Beiden war offen sehr klar, dass sie mit gefährlichem Material hantieren. Um die Identität der Akteure geheimzuhalten, gaben sie den Akteuren der Affäre Decknamen: Christoph Blocher nannten sie in ihrem E-Mail-Verkehr «Vögeli» oder «Chef», Hildebrand war «Dubach» oder «Kesselring». Dies zeigt der Strafbefehl gegen Lei, aus dem der «Tages-Anzeiger» zitiert.
Die Geschichte beginnt im November 2011. Reto T. besucht seinen alten Schulkollegen Hermann Lei in dessen Büro in Weinfelden TG. Der Computerspezialist, der für die Bank Sarasin in Zürich arbeitet, legt dem Thurgauer Anwalt und SVP-Kantonsrat drei Dokumente vor. In diesen sind Aktien- und Devisentransaktionen des SNB-Präsidenten belegt.
Lei und T. sind sich einig: Die Dokumente beweisen, dass Hildebrand sich sein Wissen als oberster Nationalbanker illegal zunutze machte, um mit Finanzgeschäften zu spekulieren.
Strafe von 16'500 Franken für Lei
Einen Monat lang bleiben die Couverts nun verschlossen bei Lei in der Kanzlei. Per Mail suchen die beiden nach einer Lösung und beschliessen, «Chef» Blocher um Rat fragen. An einem Samstagmorgen im Dezember fahren die beiden im Auto nach Herrliberg und zeigen Blocher die Ausdrucke.

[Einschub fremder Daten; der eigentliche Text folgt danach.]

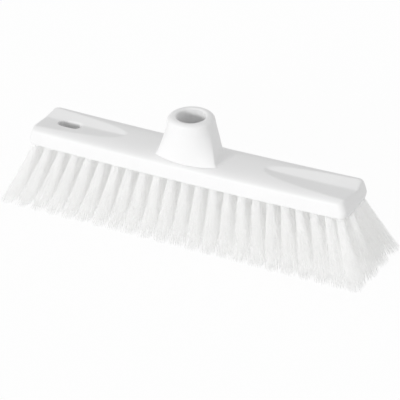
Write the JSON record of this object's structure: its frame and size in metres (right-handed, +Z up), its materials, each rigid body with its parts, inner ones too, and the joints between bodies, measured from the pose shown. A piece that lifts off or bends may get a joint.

«Dadurch verletzte Reto T. das ihm als Bankmitarbeitendem obliegende Bankgeheimnis»: So schreibt es Staatsanwalt Robert Braun im Strafbefehl gegen Lei. Lei habe als Gehilfen das Brechen des Geheimnisses «aktiv gefördert». Deswegen wird er vom Obergericht zu einer bedingten Geldbusse von 16500 Franken verurteilt. Dazu kommen eine Busse von 3300 Franken, Verfahrenskosten von 4900 Franken und eine Entschädigung an Hildebrand von 16'735.35 Franken. Lei hat gegen das Verdikt Rekurs eingereicht.
T. bekommt kalte Füsse
Nach dem Besuch bei Blocher, will Reto T. plötzlich nicht mehr. Er verlangt von Lei das Couvert zurück. Doch Anwalt Lei öffnet den Umschlag und kopiert die heiklen Dokumente. T. weiss von nichts. Lei scannt die Dokumente ein, bearbeitet sie und schickt sie als PDF an Christoph Blocher.
Nach einem weiteren Gespräch mit dem SVP-Übervater entscheidet Lei laut Strafbefehl, den Journalisten Urs Paul Engeler von der «Weltwoche» ins Spiel zu bringen.
Er versucht auch Reto T. zu überreden, Engeler zu kontaktieren - vergeblich. Auch während zweier späterer Spaziergänge in Frauenfeld TG lässt er sich nicht überzeugen. Also handelt Lei auf eigene Faust: Er informiert Engeler und mailt ihm seine bearbeiteten Scans. Die «Weltwoche» publiziert sie am 5. Januar 2012, vier Tage später tritt Hildebrand zurück.